Relationships, love, marriage, and children don’t make economic sense in Japan; if the statistics in the article are to be believed. Add to that on one side, technology that substitutes to some extent for the physical and psychological benefits of such relationships and, on the other, a relative absence of the types of religious and social pressures that push young people toward such relationships where they are beneficial for society at large even if they are not especially advantageous to the couples/parents as individuals. (Economically, you probably come out a winner if you are childless but the rest of the country produces and raises plenty of children paying into a tax structure that benefits you in your old age. So maybe there is a Tragedy of the Commons aspect to this.)
There is probably cautionary value for the United States in this. My preference would be to structure our economy in such a way that people can afford kids — there will always be sacrifices (and, it must be said, non-fiscal rewards) associated with having children. But there are limits to what people will do. But, our culture being what it is, I expect the more culturally popular solutions will be to, as much as possible, stigmatize the technological substitutes and to amp up the social pressures that keep the whole system limping along.
Thomas McGrew says
As a 37 year old unmarried man with no children, I can certainly understand this mentality. Economics is a big part of the reason for my decisions.
exhoosier says
Fortunately in the United States I think there are more companies that recognize work-life balance, kids or no kids.
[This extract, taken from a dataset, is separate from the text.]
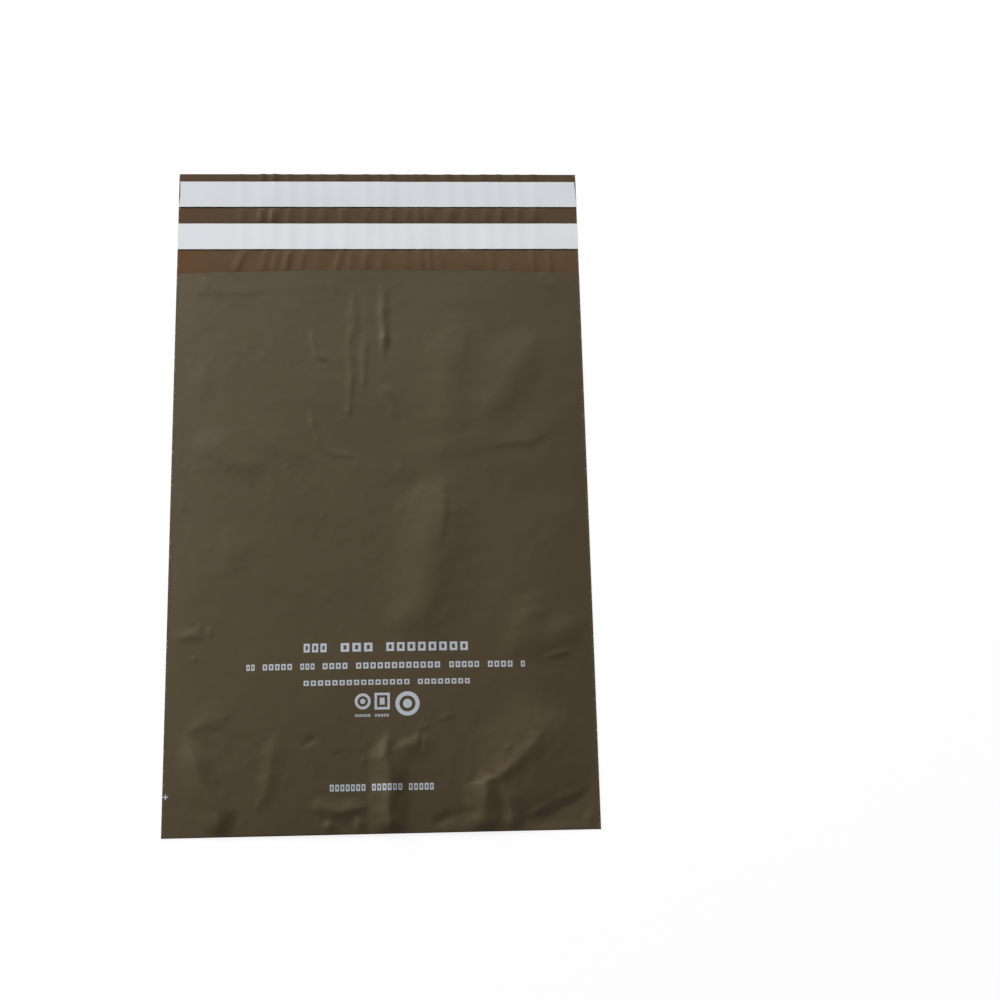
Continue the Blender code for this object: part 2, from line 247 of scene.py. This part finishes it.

Certainly, I (and my wife) couldn’t work at anyplace that ignored that, what with four kids we’re raising. You can thank me below for doing my part to keep the birth rate above replacement level.
steelydanfan says
Which tells you how bad it is in Japan.
Stuart says
Japan is going to be a pretty lonely place in 20 or 30 years if the Japanese continue to be so unwelcoming with people from other Asian countries. If they don’t like kids or people from the outside I just hope the last one to die off turns off the lights.
Kilroy says
Simple solution: group marriages with two income earners and one stay-at-home parent. Now if the wife would just see this as simply…
Stuart says
Short-term solution with a long-term problem.
Steve Smith says
Didn’t the Germans work on this kind of problem under the Nazis? Only their approach was in the eugenics field.
I’m sure the Japanese could get a lot of women to serve as the brood mothers if they were supported financially and emotionally, and no telling how many men would line up to qualify as sires if they, again, were financially rewarded.
Where there’s a will there’s a way.
Gayl Killough says
Japan has a relative high density of people, especially in the urban cores, compared to the United States. When people spend their time in close proximity to a lot of other people, the need to have one’s own children diminishes. Combine this with the other factors mentioned in the story, being single in Japan would not mean feeling isolated.
Jose Valdes says
Family Courts are conveniently omitted in this article. I have a Japanese son living in Japan whom I haven’t seen since he was four. She took him away to an undisclosed location without me being able to do a damn thing, just like her mother did hen she divorced her father. If the trend continues in Western countries, we will see this in our own turf as well.